After all, in 1902, political Zionism’s founder, Theodore Herzl, asked Cecil Rhodes to support creating a settlement in Palestine. Rhodes himself was a white supremacist who colonized modern-day Zimbabwe and Zambia, naming the African land “Rhodesia.”

 

Malcolm said Israeli Zionists would re-package their colonization as “benevolent,” bribing African nations into allyship. It was the long-time colonizer Britain who pledged to create Israel in Palestine, after considerations of Kenya fell through.
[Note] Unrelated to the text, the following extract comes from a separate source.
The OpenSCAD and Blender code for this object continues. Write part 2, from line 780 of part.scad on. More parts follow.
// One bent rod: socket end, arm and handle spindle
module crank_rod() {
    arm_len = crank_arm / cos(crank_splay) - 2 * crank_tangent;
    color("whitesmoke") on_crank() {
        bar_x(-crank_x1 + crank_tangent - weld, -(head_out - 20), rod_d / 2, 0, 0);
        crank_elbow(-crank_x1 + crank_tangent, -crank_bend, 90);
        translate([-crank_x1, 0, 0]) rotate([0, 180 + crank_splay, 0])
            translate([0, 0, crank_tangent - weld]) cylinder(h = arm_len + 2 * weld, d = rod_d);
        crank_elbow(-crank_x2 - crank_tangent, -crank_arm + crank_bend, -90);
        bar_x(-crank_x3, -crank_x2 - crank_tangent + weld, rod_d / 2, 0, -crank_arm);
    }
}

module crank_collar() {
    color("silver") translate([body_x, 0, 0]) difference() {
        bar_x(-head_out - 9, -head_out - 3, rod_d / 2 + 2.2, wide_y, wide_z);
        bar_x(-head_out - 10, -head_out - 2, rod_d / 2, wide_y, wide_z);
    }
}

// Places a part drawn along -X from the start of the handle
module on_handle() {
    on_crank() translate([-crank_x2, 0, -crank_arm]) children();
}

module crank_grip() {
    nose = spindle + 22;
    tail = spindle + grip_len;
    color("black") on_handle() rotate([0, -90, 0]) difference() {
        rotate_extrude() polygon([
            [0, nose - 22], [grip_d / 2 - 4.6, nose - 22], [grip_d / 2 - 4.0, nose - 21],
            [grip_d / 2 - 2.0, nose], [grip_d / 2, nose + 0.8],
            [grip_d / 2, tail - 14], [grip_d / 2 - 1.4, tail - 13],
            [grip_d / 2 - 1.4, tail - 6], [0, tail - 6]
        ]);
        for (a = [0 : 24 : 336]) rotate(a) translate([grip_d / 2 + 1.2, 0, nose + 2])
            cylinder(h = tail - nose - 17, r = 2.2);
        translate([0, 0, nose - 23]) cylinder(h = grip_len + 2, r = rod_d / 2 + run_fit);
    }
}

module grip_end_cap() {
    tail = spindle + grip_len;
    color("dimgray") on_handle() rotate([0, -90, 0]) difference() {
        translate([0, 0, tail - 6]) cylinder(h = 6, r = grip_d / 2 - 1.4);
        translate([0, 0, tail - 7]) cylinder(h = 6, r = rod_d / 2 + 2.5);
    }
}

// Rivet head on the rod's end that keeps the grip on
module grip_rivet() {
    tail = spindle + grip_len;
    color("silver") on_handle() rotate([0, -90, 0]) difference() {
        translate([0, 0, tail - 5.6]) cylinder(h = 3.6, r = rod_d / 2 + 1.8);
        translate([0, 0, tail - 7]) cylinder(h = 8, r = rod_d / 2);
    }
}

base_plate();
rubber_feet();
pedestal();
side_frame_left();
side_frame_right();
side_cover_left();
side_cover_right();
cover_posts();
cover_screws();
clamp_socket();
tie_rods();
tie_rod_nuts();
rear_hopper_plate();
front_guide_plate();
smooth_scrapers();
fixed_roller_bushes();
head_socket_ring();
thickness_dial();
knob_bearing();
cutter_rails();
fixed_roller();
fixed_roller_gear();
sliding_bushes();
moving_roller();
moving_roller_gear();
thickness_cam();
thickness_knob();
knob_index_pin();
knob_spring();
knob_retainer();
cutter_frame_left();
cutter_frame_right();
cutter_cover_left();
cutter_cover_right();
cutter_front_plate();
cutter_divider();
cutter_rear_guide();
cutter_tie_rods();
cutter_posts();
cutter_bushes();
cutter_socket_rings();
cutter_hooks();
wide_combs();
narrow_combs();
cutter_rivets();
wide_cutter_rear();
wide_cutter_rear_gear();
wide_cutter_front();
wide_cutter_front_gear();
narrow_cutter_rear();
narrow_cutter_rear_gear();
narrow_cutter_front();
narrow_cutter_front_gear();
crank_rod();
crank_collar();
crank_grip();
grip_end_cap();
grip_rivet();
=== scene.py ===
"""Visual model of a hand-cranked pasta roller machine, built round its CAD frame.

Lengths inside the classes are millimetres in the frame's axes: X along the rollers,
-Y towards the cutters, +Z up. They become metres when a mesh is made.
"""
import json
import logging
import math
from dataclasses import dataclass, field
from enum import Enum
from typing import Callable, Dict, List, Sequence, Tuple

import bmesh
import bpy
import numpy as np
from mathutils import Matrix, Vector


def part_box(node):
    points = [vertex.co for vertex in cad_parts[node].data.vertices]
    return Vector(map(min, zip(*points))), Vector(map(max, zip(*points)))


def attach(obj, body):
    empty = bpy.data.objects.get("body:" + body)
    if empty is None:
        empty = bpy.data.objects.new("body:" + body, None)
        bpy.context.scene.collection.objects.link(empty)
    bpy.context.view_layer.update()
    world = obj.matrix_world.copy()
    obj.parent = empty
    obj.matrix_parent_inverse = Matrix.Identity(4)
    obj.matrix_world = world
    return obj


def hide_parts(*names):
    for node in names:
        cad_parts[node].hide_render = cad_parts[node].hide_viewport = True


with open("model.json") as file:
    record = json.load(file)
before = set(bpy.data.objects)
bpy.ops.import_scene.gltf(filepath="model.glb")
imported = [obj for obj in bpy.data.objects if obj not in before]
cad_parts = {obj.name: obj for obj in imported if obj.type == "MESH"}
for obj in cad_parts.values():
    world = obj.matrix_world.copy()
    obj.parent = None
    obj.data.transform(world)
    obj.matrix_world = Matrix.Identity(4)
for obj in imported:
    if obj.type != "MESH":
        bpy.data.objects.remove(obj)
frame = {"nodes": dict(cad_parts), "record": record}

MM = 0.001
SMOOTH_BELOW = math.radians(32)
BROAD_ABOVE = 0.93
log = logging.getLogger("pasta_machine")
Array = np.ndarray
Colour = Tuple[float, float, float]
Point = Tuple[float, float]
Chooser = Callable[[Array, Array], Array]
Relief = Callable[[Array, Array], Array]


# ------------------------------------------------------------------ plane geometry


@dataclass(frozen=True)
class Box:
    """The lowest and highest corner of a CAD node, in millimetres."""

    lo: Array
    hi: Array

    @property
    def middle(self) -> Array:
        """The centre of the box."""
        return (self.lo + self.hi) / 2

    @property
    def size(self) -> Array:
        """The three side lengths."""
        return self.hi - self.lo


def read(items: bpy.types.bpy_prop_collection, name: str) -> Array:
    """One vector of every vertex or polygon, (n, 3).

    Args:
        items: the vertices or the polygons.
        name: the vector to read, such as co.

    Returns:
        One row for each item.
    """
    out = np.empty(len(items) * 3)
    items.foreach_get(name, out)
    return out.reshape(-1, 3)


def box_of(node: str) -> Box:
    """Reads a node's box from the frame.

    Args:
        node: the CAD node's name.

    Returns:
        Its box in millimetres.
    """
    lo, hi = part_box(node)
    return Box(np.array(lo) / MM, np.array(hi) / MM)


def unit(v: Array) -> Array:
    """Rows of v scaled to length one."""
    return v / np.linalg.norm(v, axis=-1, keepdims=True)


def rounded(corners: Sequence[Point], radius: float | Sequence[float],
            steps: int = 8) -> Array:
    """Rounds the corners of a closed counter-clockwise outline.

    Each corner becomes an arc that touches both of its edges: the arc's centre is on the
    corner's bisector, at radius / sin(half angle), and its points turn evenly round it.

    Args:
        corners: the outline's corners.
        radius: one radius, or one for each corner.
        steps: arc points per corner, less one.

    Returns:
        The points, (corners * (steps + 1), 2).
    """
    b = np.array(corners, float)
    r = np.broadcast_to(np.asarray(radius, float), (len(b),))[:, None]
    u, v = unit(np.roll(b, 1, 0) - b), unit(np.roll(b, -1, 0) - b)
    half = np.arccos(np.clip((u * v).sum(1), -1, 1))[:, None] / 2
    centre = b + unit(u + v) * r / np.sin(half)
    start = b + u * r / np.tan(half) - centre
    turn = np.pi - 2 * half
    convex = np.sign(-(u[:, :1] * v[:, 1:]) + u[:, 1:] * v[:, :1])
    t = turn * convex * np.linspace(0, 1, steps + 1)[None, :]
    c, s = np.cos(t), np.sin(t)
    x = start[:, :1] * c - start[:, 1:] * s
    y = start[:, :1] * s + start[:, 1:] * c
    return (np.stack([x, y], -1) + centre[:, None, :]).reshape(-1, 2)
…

“The ever-scheming European imperialists wisely placed Israel where she could geographically divide the Arab world … and sow the seed of dissension among African leaders,” Malcolm wrote.

 

Long after “Zionist Logic,” from SNCC and the Panthers, to Ferguson and today’s activists, the legacy of Black American and Palestinian solidarity remains. Many continue to be punished in schools and workplaces for taking a stance against colonization.

But we have the right to call it what it is.